HARIAN DISWAY - Karya seni yang menjadi jendela sejarah bagi penonton tentang pertempuran arek-arek Suroboyo di pameran ARTJOG 2025 memang sesuai dengan konsep lokasinya. Pameran ARTJOG 2025 berlokasi di Pasar Tunjungan lantai 3, persis di depan Hotel Majapahit Surabaya.
Bendera berwarna biru dalam pameran seni ARTJOG 2025 itu masih berkibar hingga saat ini di sebuah ruangan yang dulunya terbengkalai. Namun, ruangan tersebut SEOLAH menjadi seni yang menjembatani masa lalu dan masa kini.

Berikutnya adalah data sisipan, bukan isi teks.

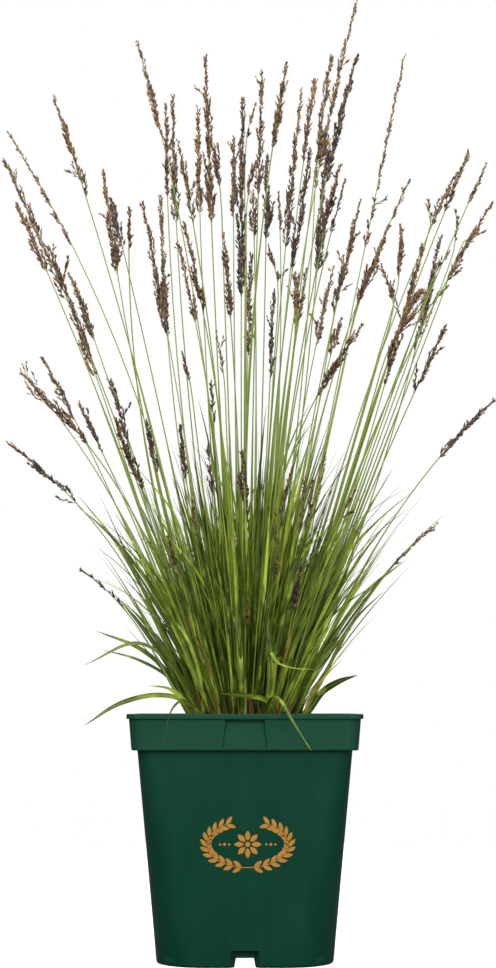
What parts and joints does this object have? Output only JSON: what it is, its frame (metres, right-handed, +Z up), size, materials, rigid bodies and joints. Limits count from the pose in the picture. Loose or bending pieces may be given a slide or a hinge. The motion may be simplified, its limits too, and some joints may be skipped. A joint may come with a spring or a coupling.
{
  "type": "potted ornamental moor grass",
  "caption": "Clump of moor grass with upright flowering stems and narrow arching leaves, growing in a square tapered nursery pot with a stepped collar.",
  "frame": {"origin": "centre of the pot's base, on the surface that it stands on", "axes": "+Z up along the pot and the stems; -Y is the front that the picture shows; +X is to its right"},
  "size_m": [0.3801, 0.3165, 0.7389],
  "materials": {
    "pot": "satin",
    "soil": "matte",
    "crown": "matte",
    "stem": "matte",
    "leaf": "satin"
  },
  "bodies": {
    "root": {"pot": "pot", "soil": "soil", "crown": "crown", "stem_01": "stem", "stem_02": "stem", "stem_03": "stem", "stem_04": "stem", "stem_05": "stem", "stem_06": "stem", "stem_07": "stem", "stem_08": "stem", "stem_09": "stem", "stem_10": "stem", "stem_11": "stem", "stem_12": "stem", "stem_13": "stem", "stem_14": "stem", "stem_15": "stem", "stem_16": "stem", "stem_17": "stem", "stem_18": "stem", "stem_19": "stem", "stem_20": "stem", "stem_21": "stem", "stem_22": "stem", "stem_23": "stem", "stem_24": "stem", "stem_25": "stem", "stem_26": "stem", "stem_27": "stem", "stem_28": "stem", "stem_29": "stem", "stem_30": "stem", "stem_31": "stem", "stem_32": "stem", "stem_33": "stem", "stem_34": "stem", "stem_35": "stem", "stem_36": "stem", "stem_37": "stem", "stem_38": "stem", "stem_39": "stem", "stem_40": "stem", "stem_41": "stem", "stem_42": "stem", "leaf_01": "leaf", "leaf_02": "leaf", "leaf_03": "leaf", "leaf_04": "leaf", "leaf_05": "leaf", "leaf_06": "leaf", "leaf_07": "leaf", "leaf_08": "leaf", "leaf_09": "leaf", "leaf_10": "leaf", "leaf_11": "leaf", "leaf_12": "leaf", "leaf_13": "leaf", "leaf_14": "leaf", "leaf_15": "leaf"}
  },
  "joints": []
}
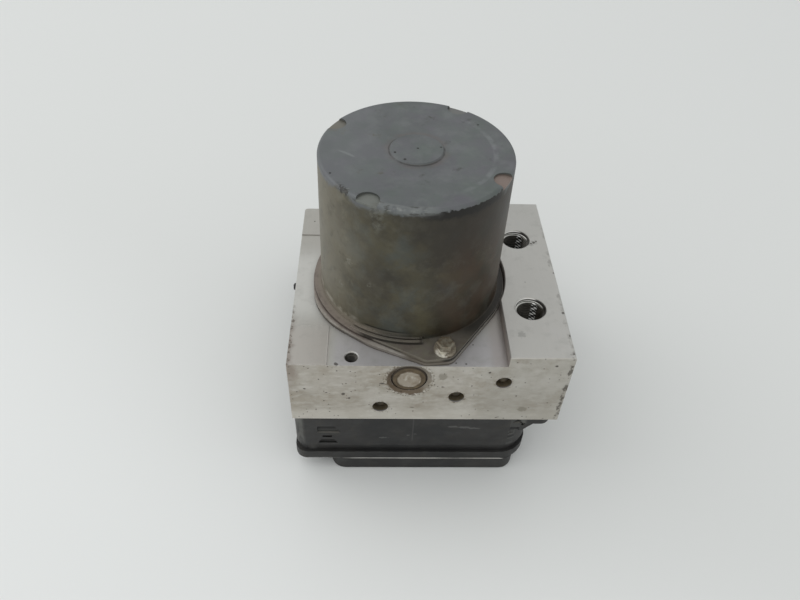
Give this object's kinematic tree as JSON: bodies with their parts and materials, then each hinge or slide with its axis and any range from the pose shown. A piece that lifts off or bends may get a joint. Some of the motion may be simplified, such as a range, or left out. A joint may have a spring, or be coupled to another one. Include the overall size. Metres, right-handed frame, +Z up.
{
  "type": "abs brake module",
  "caption": "Anti-lock brake module: milled aluminium valve block with a round pump motor on top and a plastic control unit below.",
  "frame": {"origin": "on the motor's axis, on the surface that the module rests on", "axes": "+Z up along the motor's axis, +X to the side with the wheel ports and the raised port strip, -Y to the front with the pump's plug"},
  "size_m": [0.1112, 0.1364, 0.1349],
  "materials": {
    "block_aluminium": "milled and stained",
    "plug_steel": "pressed in, dull",
    "black_plastic": "moulded, dusty",
    "inner_plastic": "moulded",
    "seal_rubber": "soft",
    "can_steel": "worn grey coating over drawn steel",
    "plate_steel": "plated, dull",
    "bolt_steel": "plated, corroded",
    "bearing_steel": "ground",
    "bush_bronze": "sintered",
    "copper": "copper",
    "core_steel": "stacked sheets",
    "magnet_ferrite": "sintered",
    "brush_carbon": "carbon",
    "pin_metal": "tinned",
    "pump_steel": "ground",
    "piston_aluminium": "turned",
    "spring_steel": "wire",
    "valve_steel": "turned",
    "coil_black": "moulded over",
    "board_green": "coated board"
  },
  "bodies": {
    "root": {"valve_block": "block_aluminium", "pump_plug_front": "plug_steel", "pump_plug_rear": "plug_steel", "accumulator_cap_front": "plug_steel", "accumulator_cap_rear": "plug_steel", "seal_balls": "plug_steel", "ecu_housing": "black_plastic", "ecu_cover": "black_plastic", "vent_plug": "black_plastic", "brush_holder": "inner_plastic", "ecu_seal": "seal_rubber", "motor_seal": "seal_rubber", "motor_can": "can_steel", "motor_end_plate": "plate_steel", "motor_bolts": "bolt_steel", "ecu_screws": "bolt_steel", "front_bearing_outer_ring": "bearing_steel", "rear_bush": "bush_bronze", "magnets": "magnet_ferrite", "brushes": "brush_carbon", "connector_pins": "pin_metal", "motor_contacts": "pin_metal", "pump_sleeve_front": "pump_steel", "pump_sleeve_rear": "pump_steel", "pump_spring_front": "spring_steel", "pump_spring_rear": "spring_steel", "accumulator_spring_front": "spring_steel", "accumulator_spring_rear": "spring_steel", "inlet_valve_1": "valve_steel", "inlet_valve_2": "valve_steel", "inlet_valve_3": "valve_steel", "inlet_valve_4": "valve_steel", "outlet_valve_1": "valve_steel", "outlet_valve_2": "valve_steel", "outlet_valve_3": "valve_steel", "outlet_valve_4": "valve_steel", "valve_coils": "coil_black", "ecu_board": "board_green"},
    "rotor": {"motor_shaft": "bearing_steel", "armature_core": "core_steel", "armature_windings": "copper", "commutator": "copper", "front_bearing_inner_ring": "bearing_steel", "front_bearing_balls": "bearing_steel", "eccentric_ring": "bearing_steel", "eccentric_rollers": "bearing_steel"},
    "pump_plunger_front": {"pump_piston_front": "pump_steel"},
    "pump_plunger_rear": {"pump_piston_rear": "pump_steel"},
    "store_piston_front": {"accumulator_piston_front": "piston_aluminium", "accumulator_seal_front": "seal_rubber"},
    "store_piston_rear": {"accumulator_piston_rear": "piston_aluminium", "accumulator_seal_rear": "seal_rubber"},
    "inlet_armature_1": {"inlet_plunger_1": "valve_steel"},
    "inlet_armature_2": {"inlet_plunger_2": "valve_steel"},
    "inlet_armature_3": {"inlet_plunger_3": "valve_steel"},
    "inlet_armature_4": {"inlet_plunger_4": "valve_steel"},
    "outlet_armature_1": {"outlet_plunger_1": "valve_steel"},
    "outlet_armature_2": {"outlet_plunger_2": "valve_steel"},
    "outlet_armature_3": {"outlet_plunger_3": "valve_steel"},
    "outlet_armature_4": {"outlet_plunger_4": "valve_steel"}
  },
  "joints": [
    {"name": "rotor_spin", "type": "hinge", "parent": "root", "child": "rotor", "pos_m": [0, 0, 0], "axis": [0, 0, 1], "continuous": true},
    {"name": "pump_stroke_front", "type": "slide", "parent": "root", "child": "pump_plunger_front", "axis": [0, 1, 0], "range_m": [0, 0.0011], "deforming": ["pump_spring_front"]},
    {"name": "pump_stroke_rear", "type": "slide", "parent": "root", "child": "pump_plunger_rear", "axis": [0, -1, 0], "range_m": [0, 0.0011], "deforming": ["pump_spring_rear"]},
    {"name": "accumulator_stroke_front", "type": "slide", "parent": "root", "child": "store_piston_front", "axis": [-1, 0, 0], "range_m": [0, 0.008], "stiffness_N_per_m": 3000, "deforming": ["accumulator_spring_front"]},
    {"name": "accumulator_stroke_rear", "type": "slide", "parent": "root", "child": "store_piston_rear", "axis": [-1, 0, 0], "range_m": [0, 0.008], "stiffness_N_per_m": 3000, "deforming": ["accumulator_spring_rear"]},
    {"name": "inlet_lift_1", "type": "slide", "parent": "root", "child": "inlet_armature_1", "axis": [0, 0, 1], "range_m": [0, 0.0003], "stiffness_N_per_m": 2000},
    {"name": "inlet_lift_2", "type": "slide", "parent": "root", "child": "inlet_armature_2", "axis": [0, 0, 1], "range_m": [0, 0.0003], "stiffness_N_per_m": 2000},
    {"name": "inlet_lift_3", "type": "slide", "parent": "root", "child": "inlet_armature_3", "axis": [0, 0, 1], "range_m": [0, 0.0003], "stiffness_N_per_m": 2000},
    {"name": "inlet_lift_4", "type": "slide", "parent": "root", "child": "inlet_armature_4", "axis": [0, 0, 1], "range_m": [0, 0.0003], "stiffness_N_per_m": 2000},
    {"name": "outlet_lift_1", "type": "slide", "parent": "root", "child": "outlet_armature_1", "axis": [0, 0, -1], "range_m": [0, 0.0003], "stiffness_N_per_m": 2000},
    {"name": "outlet_lift_2", "type": "slide", "parent": "root", "child": "outlet_armature_2", "axis": [0, 0, -1], "range_m": [0, 0.0003], "stiffness_N_per_m": 2000},
    {"name": "outlet_lift_3", "type": "slide", "parent": "root", "child": "outlet_armature_3", "axis": [0, 0, -1], "range_m": [0, 0.0003], "stiffness_N_per_m": 2000},
    {"name": "outlet_lift_4", "type": "slide", "parent": "root", "child": "outlet_armature_4", "axis": [0, 0, -1], "range_m": [0, 0.0003], "stiffness_N_per_m": 2000}
  ]
}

Objek seni di ARTJOG 2025 yang merupakan karya Jompet Kuswidananto tersebut mengandung nilai sejarah penjajahan maupun peristiwa politik. Rakyat Surabaya di masa kini bisa mempelajarinya secara langsung lewat pameran seni ARTJOG 2025 yang berada di Surabaya hingga 3 Mei 2025.
BACA JUGA: ARTJOG 2025, Dentuman Suara Simbol Demokrasi Pasca Reformasi
Kenangan perjuangan arek-arek Suroboyo digambarkan dengan bendera biru yang berkibar di pameran ARTJOG 2025. - Boy Slamet - Harian Disway
Jika pengunjung pameran seni ARTJOG 2025 bisa mengamati lokasinya, Pasar Tunjungan berada di seberang Hotel Majapahit dan saling berhadapan. Hotel yang dekat dengan lokasi pameran seni ARTJOG 2025 itu dulunya bernama Hotel Yamato. Hotel ini menjadi saksi bahwa Belanda dan sekutunya belum menyerah untuk menjajah Indonesia. Saat itu, pasukan sekutu datang ke Surabaya bersama tentara Belanda yang bernama NICA (Netherlands Indies Civil Administration).
Tujuan dari kedatangan mereka adalah untuk mengawasi tawanan perang dan merampas persenjataan tentara Jepang di Surabaya. Pasukan sekutu dan NICA adalah segerombolan orang yang datang tak diundang ke Indonesia.
Tanpa meminta izin, pemimpin NICA yang bernama Aulbertin Walter Sother Mallaby mulai mendirikan pos pertahanan di wilayah Surabaya. Bahkan, pasukan sekutu berani mengibarkan bendera Belanda yang terdiri atas merah, putih, dan biru di atap Hotel Yamato.
Tindakan yang berlangsung pada 19 September 1945 tersebut memicu munculnya amarah warga Surabaya. Sebab, Indonesia sudah menyatakan kemerdekaannya lewat proklamasi 17 Agustus 1945. Residen Soedirman lalu berunding dengan pasukan sekutu dan NICA.
Sayang sekali, hasilnya nihil dan terjadilah serangan di depan Hotel Yamato oleh rakyat Surabaya. Saat itulah perobekan bendera Belanda terjadi. Pemuda Surabaya merobek bendera biru yang berkibar. Sehingga, yang tersisa hanyalah bendera merah putih.
“Kepahlawanan di Indonesia kerap dibangun atas mitos keberanian yang bersifat individual, padahal sebagaimana yang dipahami bahwa perjuangan pembebasan adalah sekumpulan fragmen yang dikumpulkan secara kolektif. Di Surabaya, peristiwa perobekan bendera tiga warna di atas Hotel Yamato pada 19 September 1945 menjadi simbol kuat dari bagaimana sosok melebur dalam kerumunan.
Tindakan heroik itu bukan milik satu nama, tetapi milik warga—arek-arek Suroboyo—yang bersama-sama merebut kembali martabat dan kedaulatan. Pada momen itulah, momen itu direbut, makna dikonstruksi ulang, dan kepahlawanan lahir bukan dari panggung resmi, tetapi dari keberanian yang berserakan di jalanan.”
Sampai saat ini, peringatan perobekan bendera di Hotel Yamato (Hotel Majapahit) itu masih direka adegan setiap tahun. Perobekan bendera itu menyisakan kenangan pahit tentang kejamnya zaman penjajahan dan pengorbanan para pahlawan yang melekat di hati rakyat Surabaya.